Levelling the playing field for women

Levelling the playing field for women

Improving pathways for women’s leadership – and participation – in sport is the end game of a unique program just delivered by UNE in collaboration with NSW Rugby League (NSWRL).

The Women in Sport Leadership Program has sought to empower women leaders in rugby league, rugby union, soccer and wheelchair athletics through a series of workshops and individual mentoring. The first cohort of 13 women heard from head NSW Blues State of Origin coach Brad Fittler and Channel Nine sports presenter Emma Lawrence in two of the four face-to-face workshops that complemented 20 weeks of online learning.

As well as learning the practical theories and principles of coaching, participants discovered how to develop their emotional intelligence, communications and media skills as they mapped out personal and professional goals. The emphasis on inspiring and motivating women athletes is certain to have far-reaching benefits.

An era of growing women’s participation in sport

Chief executive officer of UNE Partnerships, Benjamin Gilmore, says the program provided credit pathways to the Certificate IV in Leadership and Management or Diploma of Leadership and Management. It met an important need in an era of growing women’s participation in sport at the grass-roots and elite level.

“The program was designed to strengthen education and career pathways for women in sport leadership roles,” Benjamin says. “Whether this is junior sport in our regions or semi-professional sport, we hope it has helped to build the skills and confidence women need, thereby providing more career opportunities for them.”

NSWRL Female Pathways Manager and NSW Sky Blues Coach Kylie Hilder, herself a course participant, says the program will have direct applications for her as one of just two women coaching elite rugby league. A former touch football and rugby league player, who has represented her state and Australia, she is committed to helping women to rise to the top of their game.

“I work in a very male-dominated environment in rugby league and we need more women coaches at all levels.”

“I work in a very male-dominated environment in rugby league and we need more women coaches at all levels,” she says. “They need the opportunities, but also the tools to gain the confidence to take up those opportunities. Rugby league is evolving – it’s no longer just about the men – and women are highly capable of assuming leadership roles within women’s and men’s teams.

“As a female player, who has mostly had male coaches, I know that women are wired differently – emotionally and mentally. Understanding how the female mind ticks, and being able to communicate effectively with women, is critical to getting the very best out of them as athletes. What we have learnt during this program will be valuable in our professional but also our personal lives.”

The Women in Sport Leadership program builds on UNE’s long-term partnership with NSWRL, which began in 2019 with sports-related teaching and research programs. The focus on women’s leadership represents an exciting opportunity, according to NSWRL Chief Executive David Trodden.

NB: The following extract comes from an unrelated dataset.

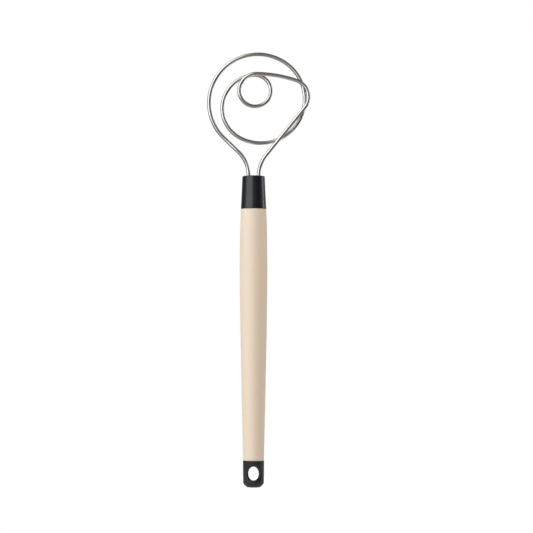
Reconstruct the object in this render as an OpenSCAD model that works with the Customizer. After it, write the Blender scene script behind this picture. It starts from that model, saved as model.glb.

“The Australian sporting sector has the potential to become a leader in gender equity.”

“The Australian sporting sector has the potential to become a leader in gender equity, but to achieve this we need to enhance the recruitment and retention of women leaders, coaches and match officials,” David says. “We hope this program will help enable women to explore greater career opportunities. It not only supports the development of the Women’s Rugby League competition; it promotes the advancement of women into senior coaching and leadership roles in other sports and workplaces, too.”

Shift in thinking

For mother of three Paula (Pauline) Wagner, from Kyogle in northern NSW, the program offered a chance to improve the way she thinks as an individual, coach and community leader. She began coaching her son’s touch football team six years ago and now coaches a female league tag side. But, as a regionally-based league player, she has been frustrated by the lack of pathways for junior and senior competitors.

“Being a part of this leadership program has shifted my thinking, about the kind of leader I want to be and how I handle situations,” says the 2021 NSW Female Community Coach of the Year. “People in regional areas rarely get the chance to have such professional development, and what I have learnt in the past about coaching has almost entirely been from men. It was amazing to learn from other women.

“My goal is to one day coach at the elite level, but for now I want to support my community and women in rural areas, so they get the same opportunities as sportspeople in the cities. Many women would feel more comfortable if they were coached by a woman. If my daughter wants to play sport when she grows up, I want it to be easier than it has been for me for her to follow her dreams.”

Adapting to learning styles and abilities

Advancing women’s leadership also stands to improve equity in sport, according to elite para athlete and athletics coach Julie Charlton. She’s been coaching since the age of 16 and currently works with eight athletes as she completes her Bachelor of Sports Coaching and Management.

“But there are only about 12 para-specific coaches across Australia and few of them are women,” Julie says. “I am passionate about growing my level of emotional intelligence and helping other athletes get through situations that may be hindering their performance. As a coach, you encounter so many different kinds of people, who don’t think the same way and learn and perform the same way. You need to be able to adapt to different styles and ability levels to help them to meet their goals.”

Julie says coaches with a disability don’t readily feel they can take part in leadership coaching of this kind. “It’s an important step in growing the women coaching base across all para sports,” she says. “By doing that, we will encourage more women into a range of sports.”

Given the success of this pilot leadership program, the NSWRL will be offering the program to female coaches from all interested sports across the state in September.